Rich people steal more than poor people. Not even getting into things like wage theft, they just do, so yes, they absolutely would jump a turnstile and laugh when you tried to punish them with a non-income based fine.
Very true but there is a line my man. If they had blown that much money going after serious criminals? Sure. But 150 fucking million to track down and catch what is essentially half a step above shoplifters?
You might be right, and I'm not one to suggest we ought to spend more on police when an equivalent crime reduction could be the result of spending the money on social services.
All I'm saying is that you cannot measure its success or failures by comparing the cost to one type of arrest. The article mentioned a 2% reduction in major crimes, and while we can't really know if that's caused by theincreased spending, if one rape or one murder was stopped as a result of increased police presence or increased overtime, then what is that one crime worth?
The same thing is true for public transit! We shouldn't even be trying to charge for it in the first place, let alone spend money policing fare evasion.
I agree with you and I really do not like modern policing at all. Just like the post office we shouldn't evaluate it simply on the most discrete of monetary accounting. However in this case I prsonally feel like the response was disproportionate in both money and execution wise comapred to even the desired goal, which takes a little longer to say but has a teeny bit of nuance to it.

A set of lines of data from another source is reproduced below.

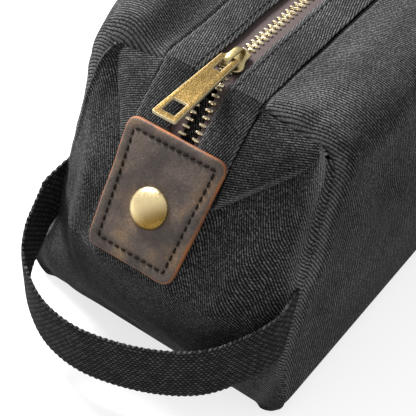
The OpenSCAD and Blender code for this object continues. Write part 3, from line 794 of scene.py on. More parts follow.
def webbing_material(look):
    if "Handle Webbing" in bpy.data.materials:
        return bpy.data.materials["Handle Webbing"]
    mat, s, bsdf = new_material("Handle Webbing")
    weave = s.group(webbing_weave(), Vector=s.cloth_map())
    fleck = s.math("MULTIPLY_ADD", s.math("POWER", weave["Fleck"], 1.6), 1.0, 0.45)
    level = s.math("MULTIPLY", s.math("POWER", weave["Height"], 2.4), fleck)
    rubbed = s.math("MULTIPLY", s.math("MULTIPLY", s.wear_and_highlight(), weave["Fleck"]), 0.3)
    level = s.math("ADD", level, rubbed, clamp=True)
    pale = look.webbing_colour
    s.put(bsdf.inputs["Base Color"], s.mix_colour(level, rgba(pale, 0.04), rgba(pale)))
    bsdf.inputs["Roughness"].default_value = 0.85
    bsdf.inputs["Specular IOR Level"].default_value = 0.08
    s.bump(bsdf, weave["Height"], 1.0, 0.0009)
    return mat


def plain_weave_material(name, colour, shine, pitch):
    """A close, flat weave, for the zip's tape, the lining and the bindings."""
    if name in bpy.data.materials:
        return bpy.data.materials[name]
    mat, s, bsdf = new_material(name)
    weave = s.group(webbing_weave(), Vector=s.cloth_map(), Column=pitch * 0.6, Dash=pitch, Lean=0.5)
    level = s.math("MULTIPLY", weave["Height"], s.math("MULTIPLY_ADD", weave["Fleck"], 0.5, 0.6))
    s.put(bsdf.inputs["Base Color"], s.mix_colour(level, rgba(colour, 0.35), rgba(colour)))
    bsdf.inputs["Roughness"].default_value = 0.8
    bsdf.inputs["Specular IOR Level"].default_value = 0.3
    bsdf.inputs["Sheen Weight"].default_value = shine
    s.bump(bsdf, weave["Height"], 0.3, 0.0003)
    return mat


def leather_material(look):
    if "Oiled Leather" in bpy.data.materials:
        return bpy.data.materials["Oiled Leather"]
    mat, s, bsdf = new_material("Oiled Leather")
    grain = s.group(fine_grain(), Vector=s.place(), Grain=1500.0, Patch=95.0)
    broad = s.group(fine_grain(), Vector=s.place(), Grain=300.0, Patch=48.0)
    base, patches = look.leather_colour, grain["Patches"]
    colour = s.mix_colour(s.span(patches, 0.35, 0.65), rgba(base, 0.5), rgba(base, 1.25))
    spots = s.math("MULTIPLY", s.span(broad["Patches"], 0.46, 0.62, smooth=True), s.span(patches, 0.36, 0.6))
    colour = s.mix_colour(s.math("MULTIPLY", spots, 0.6), colour, rgba(look.leather_pull_colour))
    colour = s.scaled(colour, s.span(grain["Grain"], 0.3, 0.7, 0.62, 1.3))
    rubbed = s.math("MULTIPLY", s.span(s.wear_and_highlight(), 0.25, 0.8, smooth=True), s.span(patches, 0.35, 0.6, 0.25, 1.0))
    colour = s.mix_colour(rubbed, colour, rgba(look.leather_edge_colour))
    s.put(bsdf.inputs["Base Color"], colour)
    s.put(bsdf.inputs["Roughness"], s.span(patches, 0.3, 0.7, 0.5, 0.7))
    bsdf.inputs["Specular IOR Level"].default_value = 0.32
    s.bump(bsdf, s.math("ADD", s.math("MULTIPLY", grain["Specks"], 0.5), grain["Grain"]), 0.35, 0.0003)
    return mat


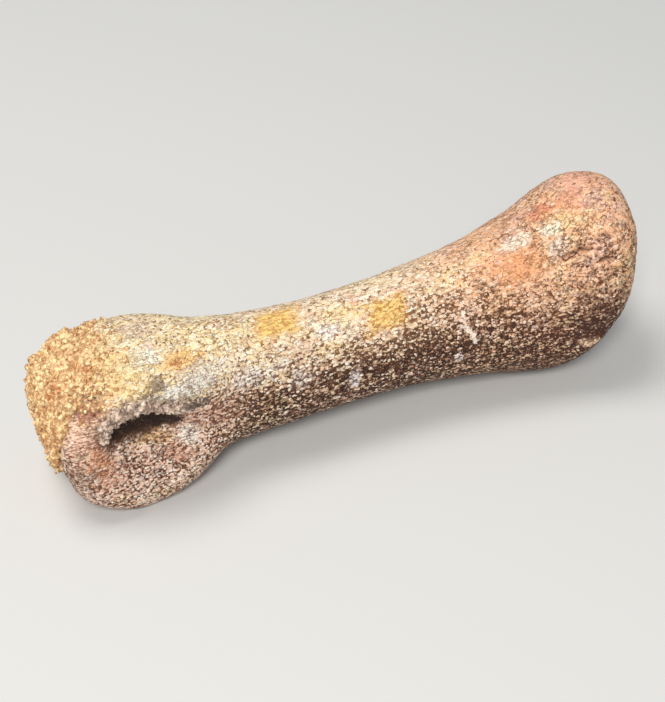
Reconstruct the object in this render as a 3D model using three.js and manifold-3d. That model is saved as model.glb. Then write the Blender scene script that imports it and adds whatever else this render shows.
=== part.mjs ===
// Fossil theropod toe bone, lying on its sole, with sandstone matrix left on its far joint and
// along the brow of its open ligament pit.
// Millimetres, +Z up. +X runs from the far (distal) joint to the near (proximal) joint of the toe,
// -Y is the flank with the open ligament pit, and the bone rests on z = 0.
import * as THREE from 'three';
import { mergeVertices } from 'three/addons/utils/BufferGeometryUtils.js';
import Module from 'manifold-3d';

const wasm = await Module();
wasm.setup();

const { clamp, lerp } = THREE.MathUtils;
const at = (x, y, z) => new THREE.Vector3(x, y, z);

// Driving dimensions of the bone
const boneLength = 78; // before its ends are rounded, which takes off about 3 mm
const distalHeight = 18.4;
const distalSoleWidth = 16.4;
const openCheekLean = 3.2; // how far the flank with the open pit leans in from sole to top
const farCheekLean = 0.8;
const farCheekSetback = 0.16; // how far the far half of the roller falls back, per millimetre across
const rollerGroove = 1.5;
const shaftWidth = 12.4;
const shaftHeight = 14.2;
const topNarrowing = 0.12; // the shaft's top is narrower than its middle by this share
const proximalWidth = 22.6;
const proximalHeight = 24.6;
const proximalTilt = 0.31; // how far the joint face leans back, per millimetre down from the top lip
const cupDepth = 1.7;
const cupRadius = 19;
const restCut = 0.35; // how much of the sole is worn flat where the bone stands

// Driving dimensions of the matrix
const glueGap = 0.3;
const crustEdge = 0.25;
const crustThickness = 1.6;
const crustFeather = 2.5; // how far in from its border the crust reaches its full thickness
const crustGrainSize = 1.15;
const crustGrains = 34;
const browLumpSize = 1.9;
const browLumps = 16;
const browStandoff = 0.35; // the middles of the lumps stand this far off the flank

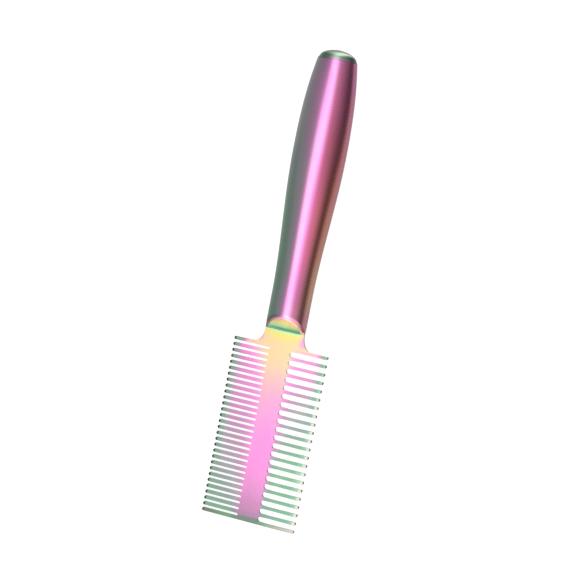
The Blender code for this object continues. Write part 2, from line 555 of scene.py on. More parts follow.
class Shader:
    """A node tree, built up a node at a time."""

    def __init__(self, tree: bpy.types.NodeTree) -> None:
        """Build on a material's tree or the world's."""
        self.tree = tree

    def add(self, kind: str, inputs: dict[str | int, object], **settings: object) -> bpy.types.Node:
        """Add a node with its settings, and its inputs linked or set.

        Args:
            kind: Node type.
            inputs: A wire or socket to link, or a value to set, for each input.
            settings: The node's own settings.

        Returns:
            The node.
        """
        node = self.tree.nodes.new(kind)
        for name, value in settings.items():
            setattr(node, name, value)
        for key, value in inputs.items():
            self.feed(node.inputs[key], value)
        return node

    def feed(self, target: Socket, value: object) -> None:
        """Link a wire or a socket to an input, or set the input's value.

        Args:
            target: The input.
            value: What goes into it.
        """
        source = value.socket if isinstance(value, Wire) else value
        if isinstance(source, bpy.types.NodeSocket):
            self.tree.links.new(source, target)
        else:
            target.default_value = source

    def math(self, operation: str, *values: Wire | float) -> Wire:
        """Work out one step of arithmetic with a Math node."""
        node = self.add("ShaderNodeMath", dict(enumerate(values)), operation=operation)
        return Wire(self, node.outputs[0])

    def axes(self, places: Socket) -> list[Wire]:
        """Part coordinates into X, Y and Z."""
        outputs = self.add("ShaderNodeSeparateXYZ", {0: places}).outputs
        return [Wire(self, output) for output in outputs]

    def grey(self, value: Wire) -> Socket:
        """A grey of the given brightness."""
        return self.add("ShaderNodeCombineColor", {0: value, 1: value, 2: value}).outputs[0]

    def blend(self, share: Wire | float, first: object, second: object, kind: str = "MIX") -> Socket:
        """Mix two colours.

        Args:
            share: How much of the second.
            first: The first colour.
            second: The second colour.
            kind: The Mix node's blend type.

        Returns:
            The mixed colour.
        """
        inputs = {0: share, 6: first, 7: second}
        return self.add("ShaderNodeMix", inputs, data_type="RGBA", blend_type=kind).outputs[2]

    def stain(self, share: Wire, colour: Socket, tint: Rgb) -> Socket:
        """Multiply a colour by a tint, where the share says."""
        return self.blend(share, colour, linear(tint), "MULTIPLY")

    def millimetres(self, origin: Vector) -> Socket:
        """Object coordinates in millimetres from a point of the comb.

        Args:
            origin: Where they start, in metres.

        Returns:
            The coordinates.
        """
        places = self.add("ShaderNodeTexCoord", {}).outputs["Object"]
        moved = tuple(-value / MM for value in origin)
        inputs = {"Vector": places, "Location": moved, "Scale": (1 / MM, 1 / MM, 1 / MM)}
        return self.add("ShaderNodeMapping", inputs).outputs[0]

    def noise(self, places: Socket, stretch: Grain, detail: float = 2.0) -> Wire:
        """Fine variation over the surface.

        Args:
            places: Coordinates in millimetres.
            stretch: Spots for each millimetre along X, Y and Z.
            detail: Number of finer layers.

        Returns:
            Values about a half.
        """
        scaled = self.add("ShaderNodeMapping", {"Vector": places, "Scale": stretch}).outputs[0]
        inputs = {"Vector": scaled, "Scale": 1.0, "Detail": detail, "Roughness": 0.55}
        return Wire(self, self.add("ShaderNodeTexNoise", inputs).outputs[0])


class SurfaceShader(Shader):
    """A material's tree, with its Principled surface."""

    def __init__(self, name: str, metallic: float = 1.0) -> None:
        """Start an empty material: a metal, unless told otherwise."""
        self.material = bpy.data.materials.new(name)
        self.material.use_nodes = True
        super().__init__(self.material.node_tree)
        self.surface = self.tree.nodes["Principled BSDF"]
        self.surface.inputs["Metallic"].default_value = metallic

    def finish(self, colour: Socket, rough: Wire, grain: Wire, grain_height: float) -> bpy.types.Material:
        """Wire up a steel surface.

        Args:
            colour: The steel's colour.
            rough: Its roughness.
            grain: Pattern of the bump.
            grain_height: Height of the bump, in metres.

        Returns:
            The material.
        """
        bump = self.add("ShaderNodeBump", {"Height": grain, "Strength": 1.0, "Distance": grain_height})
        self.feed(self.surface.inputs["Base Color"], colour)
        self.feed(self.surface.inputs["Roughness"], rough)
        self.feed(self.surface.inputs["Normal"], bump.outputs[0])
        return self.material


class Spot(NamedTuple):
    """A point of a finish: its tree, and its place across, along and above the plate, in millimetres."""

    shader: Shader
    x: Wire
    y: Wire
    z: Wire


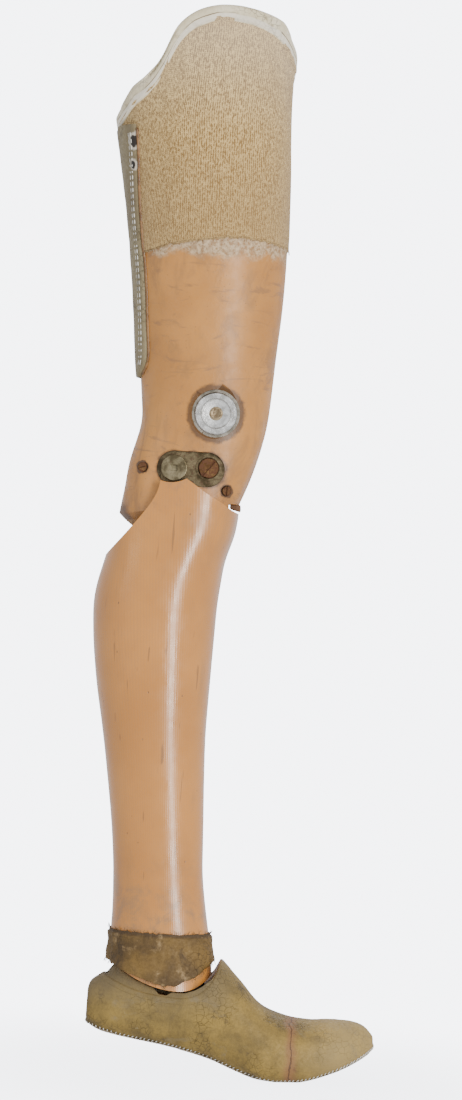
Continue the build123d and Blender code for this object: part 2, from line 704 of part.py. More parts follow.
def make_foot():
    whole = foot_form(0.0)
    wood = foot_form(UPPER_LEATHER)
    sole_top = [(x, bottom + SOLE_LEATHER) for x, top, bottom, middle, half in FOOT]
    sole_top = [(-75, -485)] + sole_top[2:-2] + [(203, -503.8), (230, -488)]
    sole_space = below(sole_top, -620)
    opening = above(FOOT_RIM)
    behind = toe_side(-1)
    ahead = toe_side(1)
    with BuildPart() as heel_flat:
        under_heel = (KNEE_X + HEEL_FLAT[0], 0, KNEE_Z + HEEL_FLAT[1])
        with BuildSketch(Plane(origin=under_heel, z_dir=(-HEEL_PITCH, 0, -1))):
            Rectangle(64, 120)
        extrude(amount=20)
    hinge_spaces = [
        drum_at(TOE_X, TOE_H, HINGE_RADIUS + 0.5, -HINGE_HALF - 0.5, HINGE_HALF + 0.5),
        side_prism(leaf_corners(-1, LEAF_LENGTH + HINGE_RADIUS), HINGE_HALF),
        side_prism(leaf_corners(1, LEAF_LENGTH + HINGE_RADIUS), HINGE_HALF),
    ]
    knuckle_room = drum_at(ANKLE_X, ANKLE_H, KNUCKLE_RADIUS + 1.2, -KNUCKLE_HALF - 0.8, KNUCKLE_HALF + 0.8)
    slot = side_prism([(ANKLE_X - 12, ANKLE_H), (ANKLE_X + 12, ANKLE_H), (ANKLE_X + 12, -440),
                       (ANKLE_X - 12, -440)], KNUCKLE_HALF + 0.8)
    pin_hole = drum_at(ANKLE_X, ANKLE_H, PIN_RADIUS, -PIN_HALF, PIN_HALF)
    pockets = [post_at(x, BUMPER_FLOOR, radius + 0.4, 60) for x, radius in (HEEL_BUMPER, INSTEP_BUMPER)]
    taken = [opening, sole_space, knuckle_room, slot, pin_hole] + pockets + hinge_spaces
    keep(shaped(wood, within=[behind], without=taken), "foot_block")
    keep(shaped(wood, within=[ahead], without=[sole_space] + hinge_spaces), "toe_block")
    leather = shaped(whole, without=[wood, opening, sole_space])
    sole = shaped(whole, within=[sole_space], without=[heel_flat.part])
    keep(shaped(leather, within=[behind]), "foot_upper")
    keep(shaped(leather, within=[ahead]), "toe_upper")
    keep(shaped(sole, within=[behind]), "foot_sole")
    keep(shaped(sole, within=[ahead]), "toe_sole")


def make_ankle_pin_and_bumpers():
    keep(drum_at(ANKLE_X, ANKLE_H, PIN_RADIUS, -PIN_HALF, PIN_HALF), "ankle_pin")
    under_shin = below(raised(SHIN_END, -0.2), -620)
    for (x, radius), name in ((HEEL_BUMPER, "heel_bumper"), (INSTEP_BUMPER, "instep_bumper")):
        keep(shaped(post_at(x, BUMPER_FLOOR, radius, 60), within=[under_shin]), name)


# ---- toe hinge ----
HINGE_RADIUS = 4.5
HINGE_HALF = 22.0
HINGE_PIN_RADIUS = 2.0
LEAF = 2.0
LEAF_LENGTH = 24.0
LEAF_H = -519.0


def leaf_corners(direction, length):
    """A hinge leaf seen from the side, running out from the hinge pin."""
    near = TOE_X
    far = TOE_X + direction * length
    low, high = LEAF_H - LEAF / 2, LEAF_H + LEAF / 2
    return [(near, low), (far, low), (far, high), (near, high)]


def make_toe_hinge():
    for direction, name in ((-1, "toe_hinge_rear_leaf"), (1, "toe_hinge_front_leaf")):
        spans = [(-22, -9), (9, 22)] if direction < 0 else [(-8.7, 8.7)]
        leaf = side_prism(leaf_corners(direction, LEAF_LENGTH + HINGE_RADIUS), HINGE_HALF)
        plate = shaped(leaf, without=[drum_at(TOE_X, TOE_H, HINGE_RADIUS + 0.6, -30, 30)])
        knuckles = [drum_at(TOE_X, TOE_H, HINGE_RADIUS, low, high) for low, high in spans]
        root = side_prism(leaf_corners(direction, HINGE_RADIUS + 2), HINGE_HALF)
        bands = [shaped(root, within=[drum_at(TOE_X, TOE_H, 30, low, high)]) for low, high in spans]
        bore = HINGE_PIN_RADIUS + (0.0 if direction < 0 else RUNNING)
        hole = drum_at(TOE_X, TOE_H, bore, -30, 30)
        keep(shaped(plate, joined=knuckles + bands, without=[hole]), name)
    keep(drum_at(TOE_X, TOE_H, HINGE_PIN_RADIUS, -22, 22), "toe_hinge_pin")


def make_toe_bumper():
    """The rubber wedge that fills the gap above the toe hinge and springs the toe back down."""
    lean = tan(radians(TOE_GAP_ANGLE - 0.6))
    low = 6.5
    high = 36.0
    corners = [(TOE_X - low * lean, TOE_H + low), (TOE_X + low * lean, TOE_H + low),
               (TOE_X + high * lean, TOE_H + high), (TOE_X - high * lean, TOE_H + high)]
    keep(side_prism(corners, 24), "toe_bumper")


def main():
    os.makedirs("parts", exist_ok=True)
    outer, body, cavity, block = thigh_blanks()
    spaces = knee_hardware_spaces()
    make_thigh_shell(body, cavity, block, spaces)
    make_knee_block(block, spaces)
    make_extension_buffer()
    sleeve = make_sleeve(outer)
    make_brim_binding(body, sleeve)
    make_seat_pad()
    make_rear_strip()
    make_bearing_plates()
    make_knee_bushes()
    make_thigh_screws()
    make_valve()
    make_shin([make_strap(-1, "knee_strap_outer"), make_strap(1, "knee_strap_inner")])
    make_knee_axle()
    make_ankle_stirrup()
    make_foot()
    make_ankle_pin_and_bumpers()
    make_toe_hinge()
    make_toe_bumper()


main()
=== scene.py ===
import json
import math
import random
from collections import namedtuple

import bmesh
import bpy
import numpy as np
from mathutils import Matrix, Vector, noise
from mathutils.bvhtree import BVHTree

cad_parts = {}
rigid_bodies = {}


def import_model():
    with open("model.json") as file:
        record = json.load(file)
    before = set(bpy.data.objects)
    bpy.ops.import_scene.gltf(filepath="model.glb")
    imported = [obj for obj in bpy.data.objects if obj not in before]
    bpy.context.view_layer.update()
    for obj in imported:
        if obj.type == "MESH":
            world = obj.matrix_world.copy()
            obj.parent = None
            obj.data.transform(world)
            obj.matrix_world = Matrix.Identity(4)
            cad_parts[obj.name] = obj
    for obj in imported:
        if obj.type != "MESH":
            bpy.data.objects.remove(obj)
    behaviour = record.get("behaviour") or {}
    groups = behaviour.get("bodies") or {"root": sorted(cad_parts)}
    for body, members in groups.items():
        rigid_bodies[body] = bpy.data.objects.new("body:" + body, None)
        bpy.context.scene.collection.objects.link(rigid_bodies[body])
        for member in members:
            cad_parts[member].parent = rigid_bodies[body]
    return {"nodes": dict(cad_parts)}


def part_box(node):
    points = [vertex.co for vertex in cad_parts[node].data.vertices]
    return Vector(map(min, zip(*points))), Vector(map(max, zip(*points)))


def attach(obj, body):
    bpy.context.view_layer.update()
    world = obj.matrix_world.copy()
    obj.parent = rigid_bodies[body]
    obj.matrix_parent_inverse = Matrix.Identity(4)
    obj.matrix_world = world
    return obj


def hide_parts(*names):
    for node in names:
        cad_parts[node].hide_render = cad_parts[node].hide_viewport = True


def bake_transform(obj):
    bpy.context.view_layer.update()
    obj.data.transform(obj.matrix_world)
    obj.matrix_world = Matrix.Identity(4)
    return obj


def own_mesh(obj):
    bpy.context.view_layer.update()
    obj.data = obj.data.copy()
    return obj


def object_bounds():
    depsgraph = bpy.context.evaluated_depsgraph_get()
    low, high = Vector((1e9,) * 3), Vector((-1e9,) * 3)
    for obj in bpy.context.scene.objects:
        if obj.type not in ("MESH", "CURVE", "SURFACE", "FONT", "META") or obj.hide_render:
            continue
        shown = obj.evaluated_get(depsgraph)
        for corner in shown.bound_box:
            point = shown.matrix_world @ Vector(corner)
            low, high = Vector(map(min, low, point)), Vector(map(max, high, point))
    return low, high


for leftover in list(bpy.data.objects):
    bpy.data.objects.remove(leftover)
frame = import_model()
cad_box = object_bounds()
NODES = frame["nodes"]
MM = 0.001
UP = Vector((0, 0, 1))


# ---- measuring the frame ----
def middle_of(node):
    low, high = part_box(node)
    return (low + high) / 2


KNEE = middle_of("knee_axle")
KNEE.y = 0.0
TOE = middle_of("toe_hinge_pin")
VALVE = middle_of("valve_body")


def at(x, y, h):
    """A point in the frame, from millimetres ahead of, beside and above the knee axis."""
    return Vector((KNEE.x + x * MM, y * MM, KNEE.z + h * MM))


class Surface:
    """The faces of some CAD nodes, to cast rays at; it knows which node each face belongs to."""

    def __init__(self, *names):
        points, faces, self.owner = [], [], []
        for name in names:
            mesh = NODES[name].data
            start = len(points)
            points.extend(v.co.copy() for v in mesh.vertices)
            faces.extend([start + i for i in p.vertices] for p in mesh.polygons)
            self.owner.extend([name] * len(mesh.polygons))
        self.tree = BVHTree.FromPolygons(points, faces)

    def inward(self, centre, direction, reach=0.16):
        """Where a ray from outside first meets the faces on its way to the centre, and on which node."""
        place, _, face, _ = self.tree.ray_cast(centre + direction * reach, -direction, reach)
        return (place, self.owner[face]) if place is not None else (None, None)

    def outward(self, centre, direction, reach=0.16):
        """Where a ray from the centre first meets the faces on its way out."""
        return self.tree.ray_cast(centre, direction, reach)[0]


def turn(angle):
    return Vector((math.cos(angle), math.sin(angle), 0))


def last_true(test, inside, outside, steps=12):
    """The value nearest to outside at which the test still holds, by halving."""
    for _ in range(steps):
        half = (inside + outside) / 2
        if test(half):
            inside = half
        else:
            outside = half
    return inside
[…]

The downvotes you're getting are wild to me, I feel like everything you said was objectively true, and without personal opinion even. If someone has an issue with what the police are doing here it's not hard to look further than the money in vs. money out equation, and it is lazy to lean on only that financial argument.
If you own a house but can barely afford it, this is how you become homeless. Ofcourse, a new body would come into the story to purchase your home from the bank after it reposese it.